At which revelation, Alom* and I immediately started petitioning the poor chap to the effect that, if he wanted to remain our friend, he quite simply had to contrive a cameo in said film. Why? Because both Alom and I have been on screen with Jem, so Jem appearing in a Kevin Bacon film would give each of us a Bacon Number of 2. 2! How cool would that be?

Also, I entertain the vague possibility that I might actually have an Erdös number; my only real scientific paper listed a couple of authors who must, at some point, have co-authored with mathematicians (computational chemistry was our game), so it’s just about feasible that I have an Erdös number of maybe seven or so. Which would give me a Bacon-Erdös number of around 10, but hey – at least I’d have one!

Unfortunately, Jem finished the props and immediately took a job at Screenhouse. Which is, one suspects, the end of the endeavour. I’m never speaking to him again.

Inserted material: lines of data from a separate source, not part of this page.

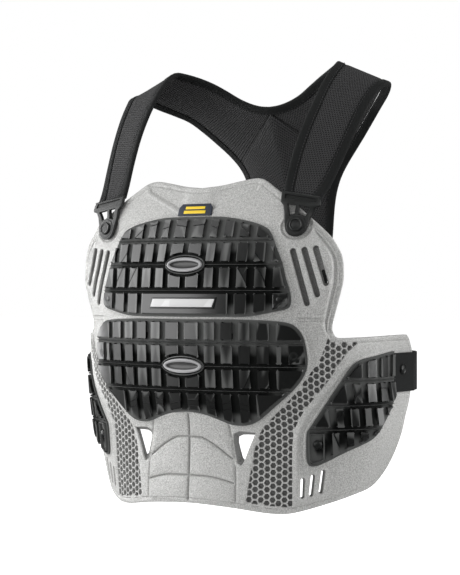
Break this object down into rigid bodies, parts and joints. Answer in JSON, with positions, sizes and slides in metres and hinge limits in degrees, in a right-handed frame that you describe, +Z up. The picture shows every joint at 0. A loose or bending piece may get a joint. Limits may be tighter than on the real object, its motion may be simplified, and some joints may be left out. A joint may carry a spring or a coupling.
{
  "type": "chest protector",
  "caption": "Chest protector of moulded foam with hard tiled plates, side wings, quick buckles, padded shoulder straps with a back yoke, and a waist belt.",
  "frame": {"origin": "midway between the two shoulder straps where they rest on the shoulders", "axes": "+Z up along the wearer's body, -Y out of the chest, +X to the wearer's left, which is the right of the picture"},
  "size_m": [0.4154, 0.2861, 0.5322],
  "materials": {
    "grey_foam": "moulded foam with a fine silvery grain",
    "black_plate_plastic": "semi-gloss",
    "grey_plastic": "satin",
    "white_plastic": "satin",
    "dark_rubber": "matt, textured",
    "black_satin_plastic": "satin",
    "charcoal_mesh": "spacer mesh",
    "black_tape": "matt woven tape",
    "black_elastic": "ribbed elastic webbing",
    "black_cloth": "matt woven cloth"
  },
  "bodies": {
    "root": {"shell": "grey_foam", "upper_plate": "black_plate_plastic", "lower_plate": "black_plate_plastic", "side_plate_left": "black_plate_plastic", "side_plate_right": "black_plate_plastic", "upper_badge": "grey_plastic", "lower_badge": "grey_plastic", "name_bar": "white_plastic", "label_patch": "dark_rubber", "buckle_left": "black_satin_plastic", "buckle_right": "black_satin_plastic", "buckle_rivet_left": "black_satin_plastic", "buckle_rivet_right": "black_satin_plastic", "upper_rivet_left": "black_satin_plastic", "upper_rivet_right": "black_satin_plastic", "lower_screw_left": "black_satin_plastic", "lower_screw_right": "black_satin_plastic", "side_rivet_left": "black_satin_plastic", "side_rivet_right": "black_satin_plastic", "tab_snap_left": "black_satin_plastic", "tab_snap_right": "black_satin_plastic", "harness": "charcoal_mesh", "neck_binding": "black_tape", "arm_binding_left": "black_tape", "arm_binding_right": "black_tape", "waist_belt": "black_elastic", "tab_left": "black_cloth", "tab_right": "black_cloth"}
  },
  "joints": []
}
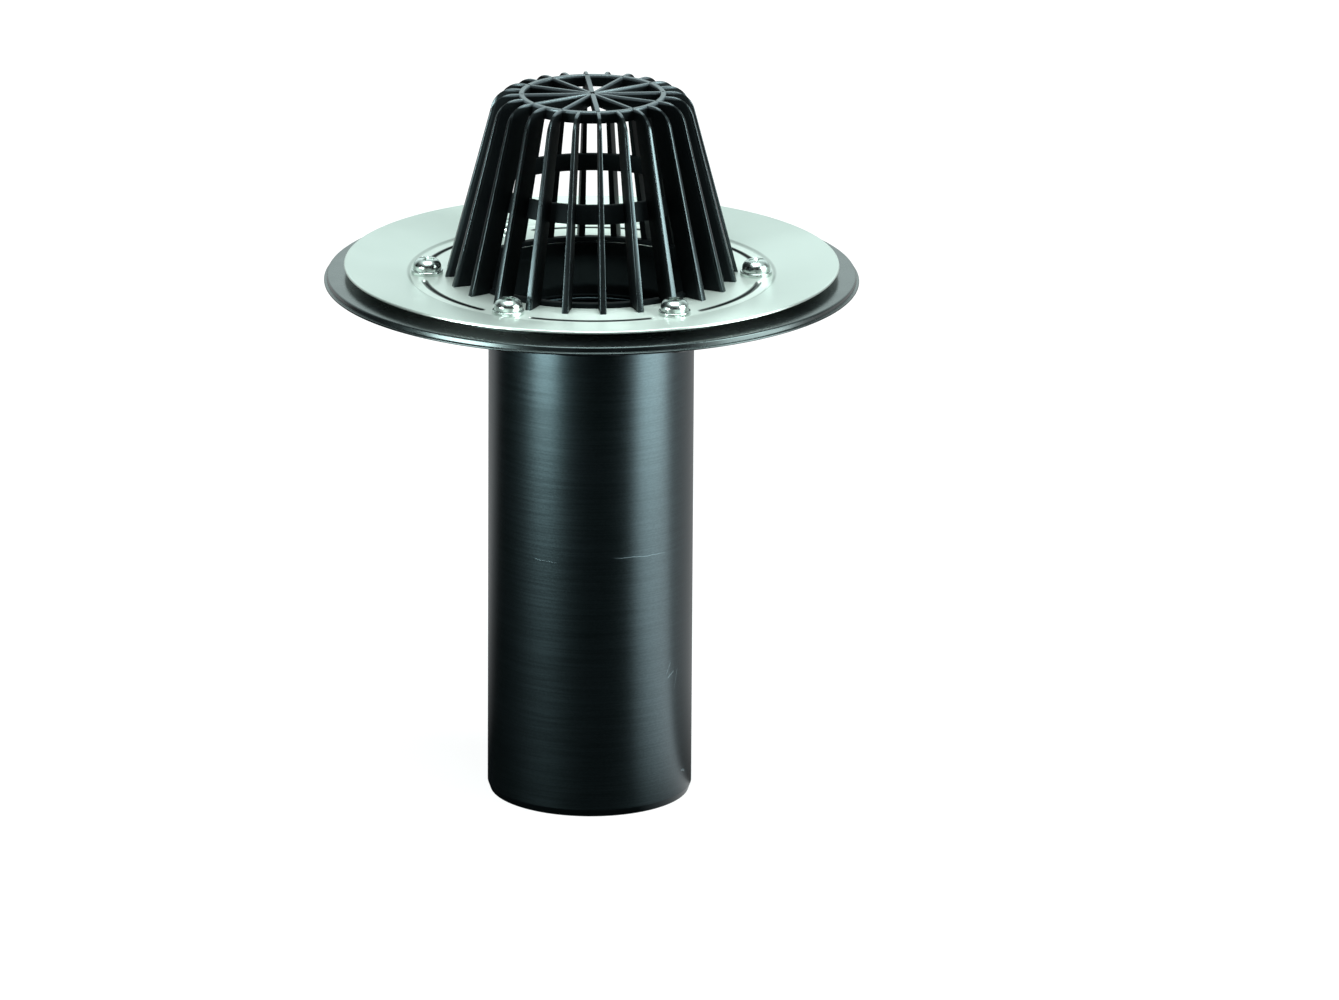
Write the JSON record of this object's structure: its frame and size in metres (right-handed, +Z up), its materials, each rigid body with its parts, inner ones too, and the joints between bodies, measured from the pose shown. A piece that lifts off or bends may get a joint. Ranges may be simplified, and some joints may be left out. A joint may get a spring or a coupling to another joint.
{
  "type": "flat roof drain",
  "caption": "Flat roof drain: flanged plastic sump with welded outlet pipe, screwed stainless clamping ring for the membrane, and a finned leaf guard.",
  "frame": {"origin": "bottom centre of the outlet pipe, on the drain's axis, in the plane of the pipe's free end", "axes": "+Z up along the drain's axis, from the pipe's free end towards the leaf guard; -Y is the side that faces the viewer; +X and -X each pass through a clamping screw"},
  "size_m": [0.2856, 0.2856, 0.3875],
  "materials": {
    "body_plastic": "satin, injection moulded",
    "pipe_plastic": "satin, extruded",
    "guard_plastic": "satin, injection moulded",
    "ring_steel": "bright rolled stainless sheet",
    "screw_steel": "bright stainless",
    "insert_brass": "turned"
  },
  "bodies": {
    "root": {"drain_body": "body_plastic", "outlet_pipe": "pipe_plastic", "clamping_ring": "ring_steel", "leaf_guard": "guard_plastic", "screw_1": "screw_steel", "screw_2": "screw_steel", "screw_3": "screw_steel", "screw_4": "screw_steel", "screw_5": "screw_steel", "screw_6": "screw_steel", "washer_1": "screw_steel", "washer_2": "screw_steel", "washer_3": "screw_steel", "washer_4": "screw_steel", "washer_5": "screw_steel", "washer_6": "screw_steel", "insert_1": "insert_brass", "insert_2": "insert_brass", "insert_3": "insert_brass", "insert_4": "insert_brass", "insert_5": "insert_brass", "insert_6": "insert_brass"}
  },
  "joints": []
}
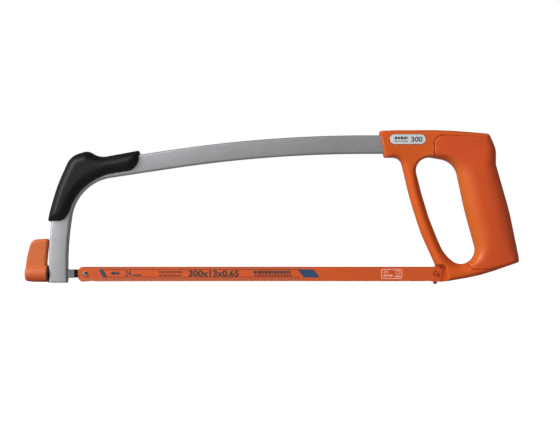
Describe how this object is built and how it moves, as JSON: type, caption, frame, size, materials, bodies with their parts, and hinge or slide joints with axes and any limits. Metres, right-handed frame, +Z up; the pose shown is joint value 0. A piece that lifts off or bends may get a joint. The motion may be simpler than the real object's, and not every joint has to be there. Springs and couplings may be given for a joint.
{
  "type": "hacksaw",
  "caption": "Hand hacksaw with bent rectangular tube frame, rubber front grip, D-shaped handle, wing knob blade tensioner and a fine-toothed blade on pins.",
  "frame": {"origin": "bottom centre of the bounding box, to within 1 mm along X", "axes": "+X along the blade towards the handle, +Z up from the blade to the top bar, the pins stick out towards -Y"},
  "size_m": [0.4221, 0.0276, 0.1319],
  "materials": {
    "tube_steel": "satin plated",
    "rod_steel": "dull zinc",
    "pin_steel": "turned",
    "pin_painted": "orange paint",
    "brass": "turned",
    "black_rubber": "matt moulded",
    "black_plastic": "moulded",
    "grey_plastic": "moulded",
    "cast_handle": "die-cast, painted orange",
    "soft_grip": "orange soft overmould",
    "knob_plastic": "orange moulded",
    "blade_paint": "orange paint with dark printed marks",
    "badge": "satin silver plate"
  },
  "bodies": {
    "frame": {"frame_tube": "tube_steel", "front_grip": "black_rubber", "leg_end_plug": "grey_plastic", "thrust_washer": "black_plastic", "handle_core": "cast_handle", "grip_sleeve": "soft_grip", "badge_plate": "badge", "tube_lock_pin_front": "pin_steel", "tube_lock_pin_rear": "pin_steel", "rear_blade_pin": "pin_painted", "lower_blade_pin": "pin_painted"},
    "knob": {"tension_knob": "knob_plastic", "knob_nut": "brass"},
    "draw_rod": {"blade_holder": "rod_steel", "front_blade_pin": "pin_steel"},
    "blade": {"saw_blade": "blade_paint"}
  },
  "joints": [
    {"name": "knob_turn", "type": "hinge", "parent": "frame", "child": "knob", "pos_m": [-0.2, 0, 0.0091], "axis": [-1, 0, 0], "range_deg": [0, 450]},
    {"name": "rod_slide", "type": "slide", "parent": "frame", "child": "draw_rod", "axis": [1, 0, 0], "range_m": [0, 0.00126]},
    {"name": "blade_slide", "type": "slide", "parent": "frame", "child": "blade", "axis": [1, 0, 0], "range_m": [0, 0.00064]}
  ],
  "couplings": [
    {"joint": "rod_slide", "follows": "knob_turn", "m_per_rad": 0.00015915},
    {"joint": "blade_slide", "follows": "knob_turn", "m_per_rad": 0.000079577}
  ]
}
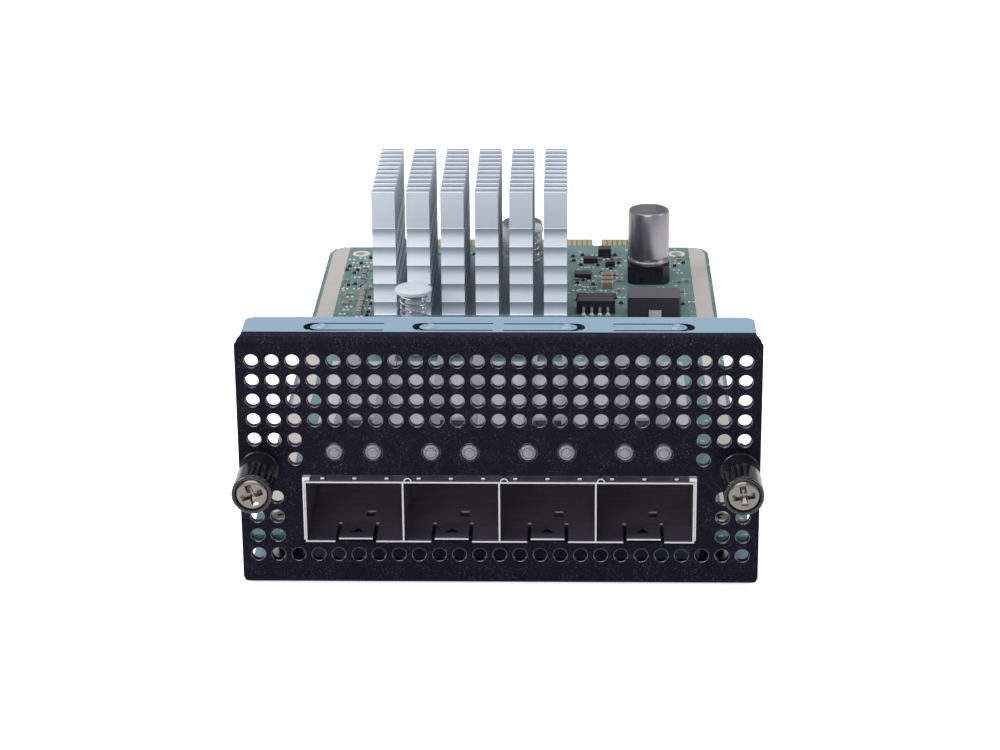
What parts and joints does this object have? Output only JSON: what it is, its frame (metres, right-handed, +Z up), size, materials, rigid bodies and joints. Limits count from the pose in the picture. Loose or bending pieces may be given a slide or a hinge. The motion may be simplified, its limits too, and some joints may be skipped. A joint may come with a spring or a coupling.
{
  "type": "ethernet expansion module",
  "caption": "Plug-in network interface module: perforated black bezel with caged transceiver ports and captive thumbscrews, on a board with finned heat sink and card-edge tail.",
  "frame": {"origin": "bottom centre of the module's bounding box", "axes": "+X to the right seen from the front, +Y from the bezel back to the card-edge tail, +Z up"},
  "size_m": [0.0768, 0.1536, 0.0399],
  "materials": {
    "black_powder_coat": "fine speckled powder coat, folds bare zinc",
    "zinc_plate": "bright plated screws",
    "stainless_sheet": "thin stamped cage sheet",
    "spring_steel": "wound wire",
    "copper_alloy": "tin-plated spring collar",
    "solder_mask_green": "glass-fibre board with green mask",
    "plated_copper": "bare tinned copper",
    "gold_plate": "gold-plated fingers",
    "anodised_aluminium": "pale extruded aluminium",
    "black_moulding": "black moulded plastic",
    "chip_epoxy": "moulded package",
    "grey_pad": "soft gap pad",
    "white_nylon": "white nylon",
    "clear_acrylic": "clear moulded light guide",
    "lamp_package": "lamp package",
    "can_aluminium": "drawn capacitor can",
    "choke_moulding": "pressed powder choke",
    "tan_ceramic": "tan ceramic chip",
    "tinned_lead": "tinned leads",
    "knob_black": "black knob",
    "ferrule_black": "black plated ferrule"
  },
  "bodies": {
    "module": {"front_bezel": "black_powder_coat", "board_screws": "zinc_plate", "circuit_board": "solder_mask_green", "guide_strips": "plated_copper", "edge_contacts": "gold_plate", "cage_top": "stainless_sheet", "cage_floor": "stainless_sheet", "cage_spring_collar": "copper_alloy", "status_leds": "lamp_package", "heat_sink": "anodised_aluminium", "thermal_pad": "grey_pad", "controller_chip": "chip_epoxy", "regulator_chip": "chip_epoxy", "regulator_leads": "tinned_lead", "power_inductor": "choke_moulding", "inductor_terminals": "tinned_lead", "ceramic_capacitors": "tan_ceramic", "chip_resistors": "chip_epoxy", "power_transistors": "chip_epoxy", "flash_chip": "chip_epoxy", "clock_crystal": "tinned_lead", "cage_divider_1": "stainless_sheet", "cage_divider_2": "stainless_sheet", "cage_divider_3": "stainless_sheet", "port_connector_1": "black_moulding", "light_pipe_1": "clear_acrylic", "port_connector_2": "black_moulding", "light_pipe_2": "clear_acrylic", "port_connector_3": "black_moulding", "light_pipe_3": "clear_acrylic", "port_connector_4": "black_moulding", "light_pipe_4": "clear_acrylic", "capacitor_1_can": "can_aluminium", "capacitor_1_base": "black_moulding", "capacitor_2_can": "can_aluminium", "capacitor_2_base": "black_moulding", "push_pin_spring_front": "spring_steel", "push_pin_spring_rear": "spring_steel", "left_ferrule": "ferrule_black", "left_thumbscrew_spring": "spring_steel", "right_ferrule": "ferrule_black", "right_thumbscrew_spring": "spring_steel"},
    "left_ring": {"left_retaining_ring": "spring_steel"},
    "left_thumbscrew": {"left_knob": "knob_black", "left_screw": "zinc_plate"},
    "right_ring": {"right_retaining_ring": "spring_steel"},
    "right_thumbscrew": {"right_knob": "knob_black", "right_screw": "zinc_plate"},
    "front_push_pin": {"push_pin_front": "white_nylon"},
    "rear_push_pin": {"push_pin_rear": "white_nylon"}
  },
  "joints": [
    {"name": "left_thumbscrew_push", "type": "slide", "parent": "module", "child": "left_ring", "axis": [0, 1, 0], "range_m": [0, 0.0032], "stiffness_N_per_m": 250, "springref_m": -0.002, "deforming": ["left_thumbscrew_spring"]},
    {"name": "left_thumbscrew_turn", "type": "hinge", "parent": "left_ring", "child": "left_thumbscrew", "pos_m": [-0.0354, -0.06505, 0.0187], "axis": [0, 1, 0], "continuous": true},
    {"name": "right_thumbscrew_push", "type": "slide", "parent": "module", "child": "right_ring", "axis": [0, 1, 0], "range_m": [0, 0.0032], "stiffness_N_per_m": 250, "springref_m": -0.002, "deforming": ["right_thumbscrew_spring"]},
    {"name": "right_thumbscrew_turn", "type": "hinge", "parent": "right_ring", "child": "right_thumbscrew", "pos_m": [0.0354, -0.06505, 0.0187], "axis": [0, 1, 0], "continuous": true},
    {"name": "front_push_pin_press", "type": "slide", "parent": "module", "child": "front_push_pin", "axis": [0, 0, -1], "range_m": [0, 0.0015], "stiffness_N_per_m": 600, "springref_m": -0.0015, "deforming": ["push_pin_spring_front"]},
    {"name": "rear_push_pin_press", "type": "slide", "parent": "module", "child": "rear_push_pin", "axis": [0, 0, -1], "range_m": [0, 0.0015], "stiffness_N_per_m": 600, "springref_m": -0.0015, "deforming": ["push_pin_spring_rear"]}
  ]
}
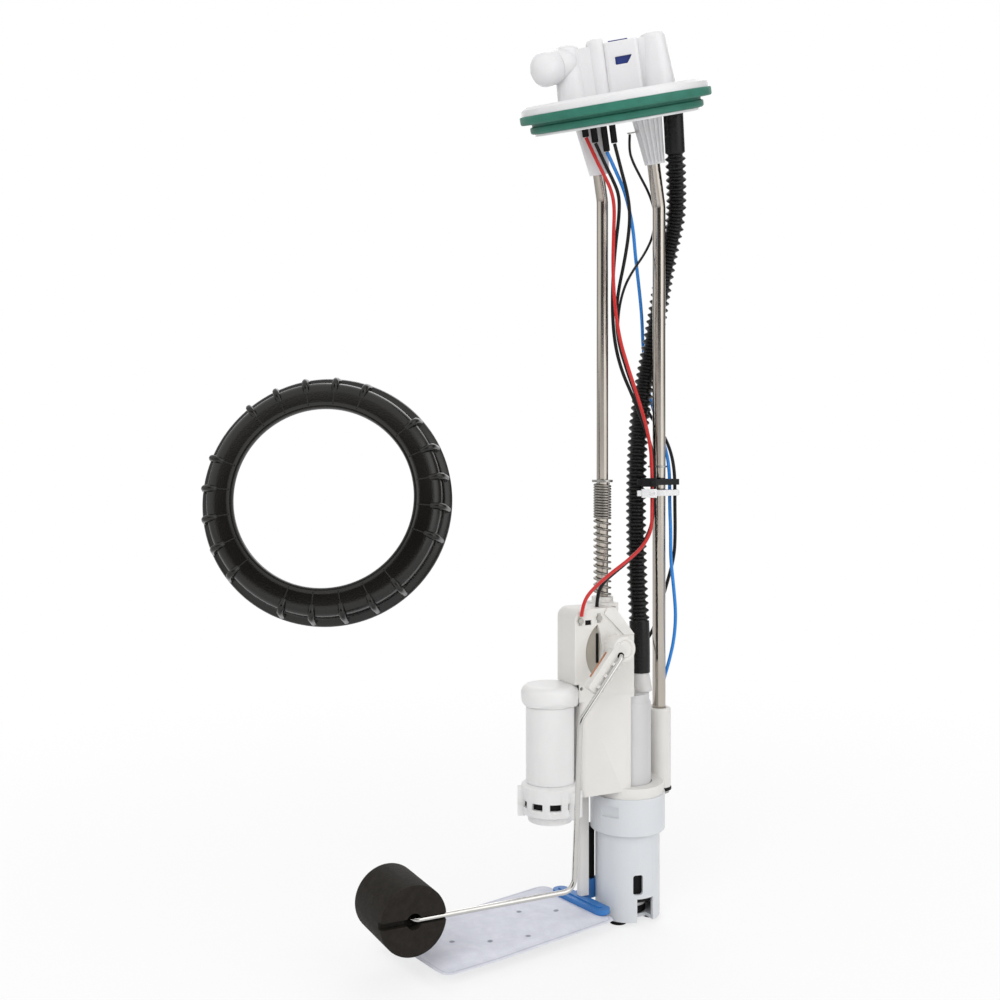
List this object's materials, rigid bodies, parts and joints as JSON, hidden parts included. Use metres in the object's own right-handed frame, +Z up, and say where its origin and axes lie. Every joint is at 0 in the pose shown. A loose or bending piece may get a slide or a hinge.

  • I think I first met Alom Shaha, briefly, when I put him up for interview for The Big Bang about six years ago. We didn’t meet again until the other week, despite our paths crossing on more than one occasion – we tended to interleave at places like Screenhouse. Anyway, we bumped into each other at a bash at Imperial. Seriously nice guy: one of those people I very much hope I manage to work with sometime.

First steps

Tonight (I do like the drop-cap ‘T’ – apologies again for non-Mac-viewers), the first emailshot from the Virgin Galactic folks. The mail is signed ‘Stephen Attenborough, Head of Astronaut Liaison.’ Now that’s a cool title to have on one’s business card.